WHICH WILL MAKE AVAILABLE FOR MUSICAL PURPOSES ANY AND ALL SOUNDS THAT CAN BE HEARD. PHOTOELECTRIC, FILM, AND MECHANICAL MEDIUMS FOR THE SYNTHETIC PRODUCTION OF MUSIC

It is now possible for composers to make music directly, without the assistance of intermediary performers. Any design repeated often enough on a sound track is audible. 280 circles per second on a sound track will produce one sound, whereas a portrait of Beethoven repeated 50 times per second on a sound track will have not only a different pitch but a different sound quality.

WILL BE EXPLORED. WHEREAS, IN THE PAST, THE POINT OF DISAGREEMENT HAS BEEN BETWEEN DISSONANCE AND CONSONANCE, IT WILL BE, IN THE IMMEDIATE FUTURE, BETWEEN NOISE AND SO-CALLED MUSICAL SOUNDS.

THE PRESENT METHODS OF WRITING MUSIC, PRINCIPALLY THOSE WHICH EMPLOY HARMONY AND ITS REFERENCE TO PARTICULAR STEPS IN THE FIELD OF SOUND, WILL BE INADEQUATE FOR THE COMPOSER WHO WILL BE FACED WITH THE ENTIRE FIELD OF SOUND.

The composer (organizer of sound) will not only be faced with the entire field of sound but also with the entire field of time. The "frame" or fraction of a second, following established film technique, will probably be the basic unit in the measurement of time. No rhythm will be beyond the composer's reach.

NEW METHODS WILL BE DISCOVERED, BEARING A DEFINITE RELATION TO SCHOENBERG'S TWELVE-TONE SYSTEM

Schoenberg's method assigns to each material, in a group of equal materials, its function with respect to the group. (Harmony assigned to each material, in a group of unequal materials, its function with respect to the fundamental or most important material in the group.) Schoenberg's method is analagous to modern society, in which the emphasis is on the group and the integration of the individual in the group.

AND PRESENT METHODS OF WRITING PERCUSSION MUSIC

Percussion music is a contemporary transition from keyboardinfluenced music to the all-sound music of the future. Any sound is acceptable to the composer of percussion music; he explores the academically forbidden "nonmusical" field of sound insofar as is manually possible.

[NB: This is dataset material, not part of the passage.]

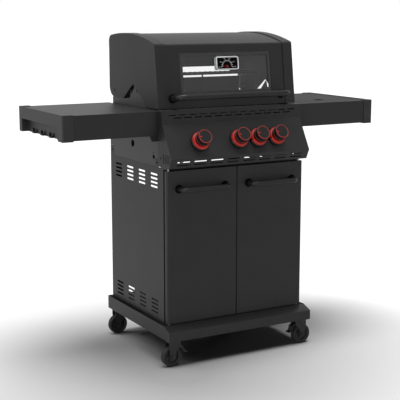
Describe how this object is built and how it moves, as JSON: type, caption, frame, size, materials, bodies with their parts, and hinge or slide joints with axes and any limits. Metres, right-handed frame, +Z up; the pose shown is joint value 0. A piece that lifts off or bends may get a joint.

Methods of writing percussion music have as their goal the rhythmic structure of a composition. As soon as these methods are crystallized into one or several widely accepted methods, the means will exist for group improvisations of unwritten but culturally important music. This has already taken place in Oriental cultures and in hot jazz.

AND ANY OTHER METHODS WHICH ARE FREE FROM THE CONCEPT OF A FUNDAMENTAL TONE.

THE PRINCIPLE OF FORM WILL BE OUR ONLY CONSTANT CONNECTION WITH THE PAST. ALTHOUGH THE GREAT FORM OF THE FUTURE WILL NOT BE AS IT WAS IN THE PAST, AT ONE TIME THE FUGUE AND AT ANOTHER THE SONATA, IT WILL BE RELATED TO THESE AS THEY ARE TO EACH OTHER

Before this happens, centers of experimental music must be established. In these centers, the new materials, oscillators, generators, means for amplifying small sounds, film phonographs, etc., available for use. Composers at work using twentieth-century means for making music. Performances of results. Organization of sound for musical and extramusical purposes (theater, dance, film).

THROUGH THE PRINCIPLE OF ORGANIZATION OR MAN'S COMMON ABILITY TO THINK.